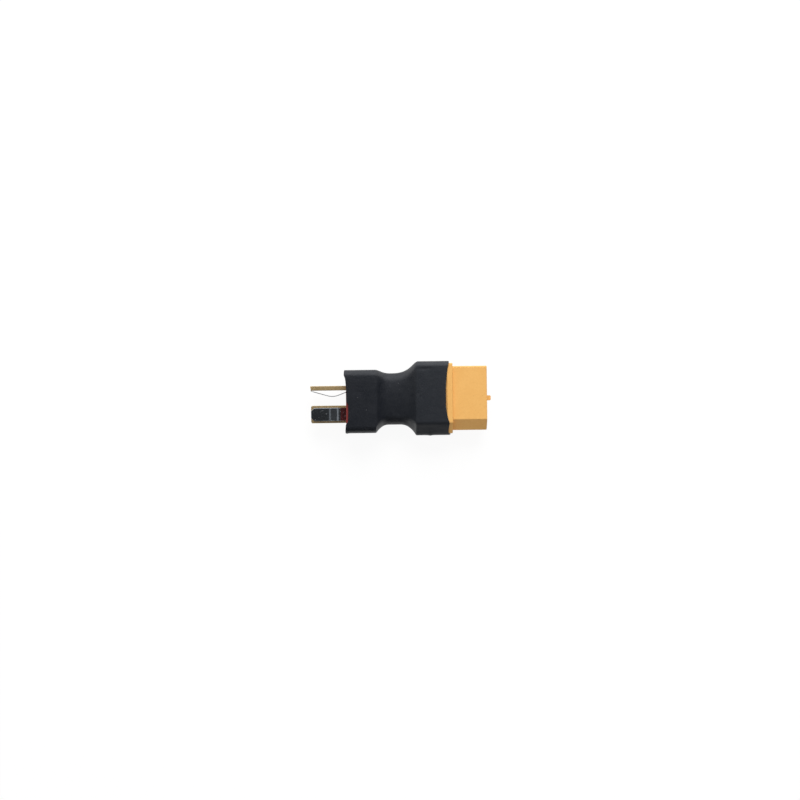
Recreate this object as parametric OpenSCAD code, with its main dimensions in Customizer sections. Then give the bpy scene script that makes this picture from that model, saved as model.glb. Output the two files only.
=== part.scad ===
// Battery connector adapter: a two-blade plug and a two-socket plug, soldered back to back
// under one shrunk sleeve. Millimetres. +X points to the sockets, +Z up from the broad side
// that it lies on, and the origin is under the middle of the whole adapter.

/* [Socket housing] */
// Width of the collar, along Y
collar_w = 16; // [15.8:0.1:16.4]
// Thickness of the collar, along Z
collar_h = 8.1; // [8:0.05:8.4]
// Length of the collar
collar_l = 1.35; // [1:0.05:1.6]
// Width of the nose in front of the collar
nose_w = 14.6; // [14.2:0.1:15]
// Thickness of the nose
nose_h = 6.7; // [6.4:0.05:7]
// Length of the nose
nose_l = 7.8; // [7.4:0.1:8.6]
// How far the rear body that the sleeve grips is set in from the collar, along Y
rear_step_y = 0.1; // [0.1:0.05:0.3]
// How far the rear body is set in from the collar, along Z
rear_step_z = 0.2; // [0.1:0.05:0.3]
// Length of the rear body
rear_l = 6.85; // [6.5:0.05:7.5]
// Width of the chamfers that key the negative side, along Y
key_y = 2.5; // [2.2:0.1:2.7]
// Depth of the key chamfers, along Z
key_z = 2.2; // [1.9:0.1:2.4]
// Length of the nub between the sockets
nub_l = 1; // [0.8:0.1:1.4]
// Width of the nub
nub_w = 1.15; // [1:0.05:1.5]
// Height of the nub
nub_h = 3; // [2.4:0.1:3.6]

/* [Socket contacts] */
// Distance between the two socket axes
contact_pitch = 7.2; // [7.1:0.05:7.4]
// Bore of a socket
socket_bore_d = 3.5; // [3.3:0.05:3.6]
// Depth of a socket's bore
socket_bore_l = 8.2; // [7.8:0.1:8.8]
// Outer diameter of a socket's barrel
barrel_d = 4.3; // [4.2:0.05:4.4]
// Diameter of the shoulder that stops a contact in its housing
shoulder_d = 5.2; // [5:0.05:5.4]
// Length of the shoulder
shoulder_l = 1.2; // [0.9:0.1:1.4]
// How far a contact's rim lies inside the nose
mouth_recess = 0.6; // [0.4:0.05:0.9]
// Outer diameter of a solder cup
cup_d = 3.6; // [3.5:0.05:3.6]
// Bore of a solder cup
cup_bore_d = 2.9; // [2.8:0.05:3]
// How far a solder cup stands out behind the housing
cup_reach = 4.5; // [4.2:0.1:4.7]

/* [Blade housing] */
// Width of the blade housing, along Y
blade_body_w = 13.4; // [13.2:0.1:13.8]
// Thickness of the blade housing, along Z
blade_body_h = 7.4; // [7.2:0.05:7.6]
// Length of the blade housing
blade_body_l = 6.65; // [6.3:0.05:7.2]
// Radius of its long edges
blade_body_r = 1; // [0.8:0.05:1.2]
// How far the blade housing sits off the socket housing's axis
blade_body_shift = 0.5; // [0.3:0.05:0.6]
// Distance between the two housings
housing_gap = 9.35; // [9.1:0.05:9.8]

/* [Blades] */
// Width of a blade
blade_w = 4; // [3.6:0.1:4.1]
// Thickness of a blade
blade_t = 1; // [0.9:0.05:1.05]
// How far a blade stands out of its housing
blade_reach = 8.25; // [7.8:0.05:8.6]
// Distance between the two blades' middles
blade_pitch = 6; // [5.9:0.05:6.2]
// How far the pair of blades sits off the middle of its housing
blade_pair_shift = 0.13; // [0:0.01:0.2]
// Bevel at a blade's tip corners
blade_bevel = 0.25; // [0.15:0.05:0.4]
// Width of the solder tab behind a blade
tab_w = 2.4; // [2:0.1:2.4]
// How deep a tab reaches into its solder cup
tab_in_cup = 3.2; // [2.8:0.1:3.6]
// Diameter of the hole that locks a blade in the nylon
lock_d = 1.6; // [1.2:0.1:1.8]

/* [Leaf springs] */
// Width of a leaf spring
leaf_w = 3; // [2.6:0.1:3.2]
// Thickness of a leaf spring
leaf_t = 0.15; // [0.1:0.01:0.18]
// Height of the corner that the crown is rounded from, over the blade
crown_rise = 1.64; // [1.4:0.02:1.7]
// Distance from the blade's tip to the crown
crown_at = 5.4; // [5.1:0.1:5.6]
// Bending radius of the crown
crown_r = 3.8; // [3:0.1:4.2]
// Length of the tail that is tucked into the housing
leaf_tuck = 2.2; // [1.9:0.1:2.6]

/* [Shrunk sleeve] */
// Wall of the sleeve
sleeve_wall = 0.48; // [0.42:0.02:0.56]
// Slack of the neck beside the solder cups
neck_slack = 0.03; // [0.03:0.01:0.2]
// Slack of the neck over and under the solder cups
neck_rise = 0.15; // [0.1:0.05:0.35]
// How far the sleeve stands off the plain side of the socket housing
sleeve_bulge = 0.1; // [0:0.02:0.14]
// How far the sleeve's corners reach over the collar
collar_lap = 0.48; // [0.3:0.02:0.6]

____

# Written request:
Repeat the material above in full, exactly as it stands.

# Task answer:
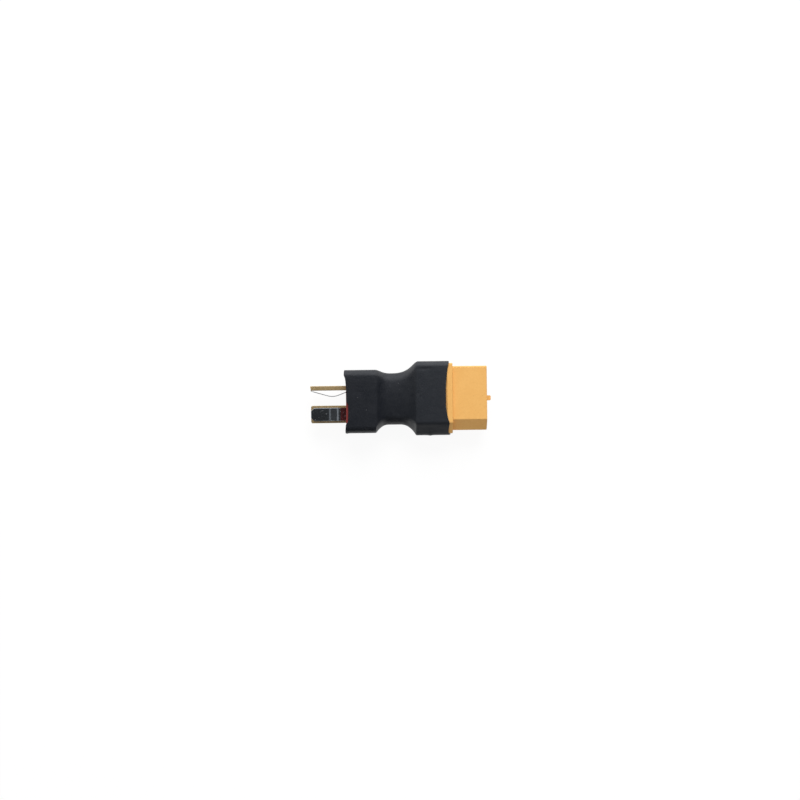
Recreate this object as parametric OpenSCAD code, with its main dimensions in Customizer sections. Then give the bpy scene script that makes this picture from that model, saved as model.glb. Output the two files only.
=== part.scad ===
// Battery connector adapter: a two-blade plug and a two-socket plug, soldered back to back
// under one shrunk sleeve. Millimetres. +X points to the sockets, +Z up from the broad side
// that it lies on, and the origin is under the middle of the whole adapter.

/* [Socket housing] */
// Width of the collar, along Y
collar_w = 16; // [15.8:0.1:16.4]
// Thickness of the collar, along Z
collar_h = 8.1; // [8:0.05:8.4]
// Length of the collar
collar_l = 1.35; // [1:0.05:1.6]
// Width of the nose in front of the collar
nose_w = 14.6; // [14.2:0.1:15]
// Thickness of the nose
nose_h = 6.7; // [6.4:0.05:7]
// Length of the nose
nose_l = 7.8; // [7.4:0.1:8.6]
// How far the rear body that the sleeve grips is set in from the collar, along Y
rear_step_y = 0.1; // [0.1:0.05:0.3]
// How far the rear body is set in from the collar, along Z
rear_step_z = 0.2; // [0.1:0.05:0.3]
// Length of the rear body
rear_l = 6.85; // [6.5:0.05:7.5]
// Width of the chamfers that key the negative side, along Y
key_y = 2.5; // [2.2:0.1:2.7]
// Depth of the key chamfers, along Z
key_z = 2.2; // [1.9:0.1:2.4]
// Length of the nub between the sockets
nub_l = 1; // [0.8:0.1:1.4]
// Width of the nub
nub_w = 1.15; // [1:0.05:1.5]
// Height of the nub
nub_h = 3; // [2.4:0.1:3.6]

/* [Socket contacts] */
// Distance between the two socket axes
contact_pitch = 7.2; // [7.1:0.05:7.4]
// Bore of a socket
socket_bore_d = 3.5; // [3.3:0.05:3.6]
// Depth of a socket's bore
socket_bore_l = 8.2; // [7.8:0.1:8.8]
// Outer diameter of a socket's barrel
barrel_d = 4.3; // [4.2:0.05:4.4]
// Diameter of the shoulder that stops a contact in its housing
shoulder_d = 5.2; // [5:0.05:5.4]
// Length of the shoulder
shoulder_l = 1.2; // [0.9:0.1:1.4]
// How far a contact's rim lies inside the nose
mouth_recess = 0.6; // [0.4:0.05:0.9]
// Outer diameter of a solder cup
cup_d = 3.6; // [3.5:0.05:3.6]
// Bore of a solder cup
cup_bore_d = 2.9; // [2.8:0.05:3]
// How far a solder cup stands out behind the housing
cup_reach = 4.5; // [4.2:0.1:4.7]

/* [Blade housing] */
// Width of the blade housing, along Y
blade_body_w = 13.4; // [13.2:0.1:13.8]
// Thickness of the blade housing, along Z
blade_body_h = 7.4; // [7.2:0.05:7.6]
// Length of the blade housing
blade_body_l = 6.65; // [6.3:0.05:7.2]
// Radius of its long edges
blade_body_r = 1; // [0.8:0.05:1.2]
// How far the blade housing sits off the socket housing's axis
blade_body_shift = 0.5; // [0.3:0.05:0.6]
// Distance between the two housings
housing_gap = 9.35; // [9.1:0.05:9.8]

/* [Blades] */
// Width of a blade
blade_w = 4; // [3.6:0.1:4.1]
// Thickness of a blade
blade_t = 1; // [0.9:0.05:1.05]
// How far a blade stands out of its housing
blade_reach = 8.25; // [7.8:0.05:8.6]
// Distance between the two blades' middles
blade_pitch = 6; // [5.9:0.05:6.2]
// How far the pair of blades sits off the middle of its housing
blade_pair_shift = 0.13; // [0:0.01:0.2]
// Bevel at a blade's tip corners
blade_bevel = 0.25; // [0.15:0.05:0.4]
// Width of the solder tab behind a blade
tab_w = 2.4; // [2:0.1:2.4]
// How deep a tab reaches into its solder cup
tab_in_cup = 3.2; // [2.8:0.1:3.6]
// Diameter of the hole that locks a blade in the nylon
lock_d = 1.6; // [1.2:0.1:1.8]

/* [Leaf springs] */
// Width of a leaf spring
leaf_w = 3; // [2.6:0.1:3.2]
// Thickness of a leaf spring
leaf_t = 0.15; // [0.1:0.01:0.18]
// Height of the corner that the crown is rounded from, over the blade
crown_rise = 1.64; // [1.4:0.02:1.7]
// Distance from the blade's tip to the crown
crown_at = 5.4; // [5.1:0.1:5.6]
// Bending radius of the crown
crown_r = 3.8; // [3:0.1:4.2]
// Length of the tail that is tucked into the housing
leaf_tuck = 2.2; // [1.9:0.1:2.6]

/* [Shrunk sleeve] */
// Wall of the sleeve
sleeve_wall = 0.48; // [0.42:0.02:0.56]
// Slack of the neck beside the solder cups
neck_slack = 0.03; // [0.03:0.01:0.2]
// Slack of the neck over and under the solder cups
neck_rise = 0.15; // [0.1:0.05:0.35]
// How far the sleeve stands off the plain side of the socket housing
sleeve_bulge = 0.1; // [0:0.02:0.14]
// How far the sleeve's corners reach over the collar
collar_lap = 0.48; // [0.3:0.02:0.6]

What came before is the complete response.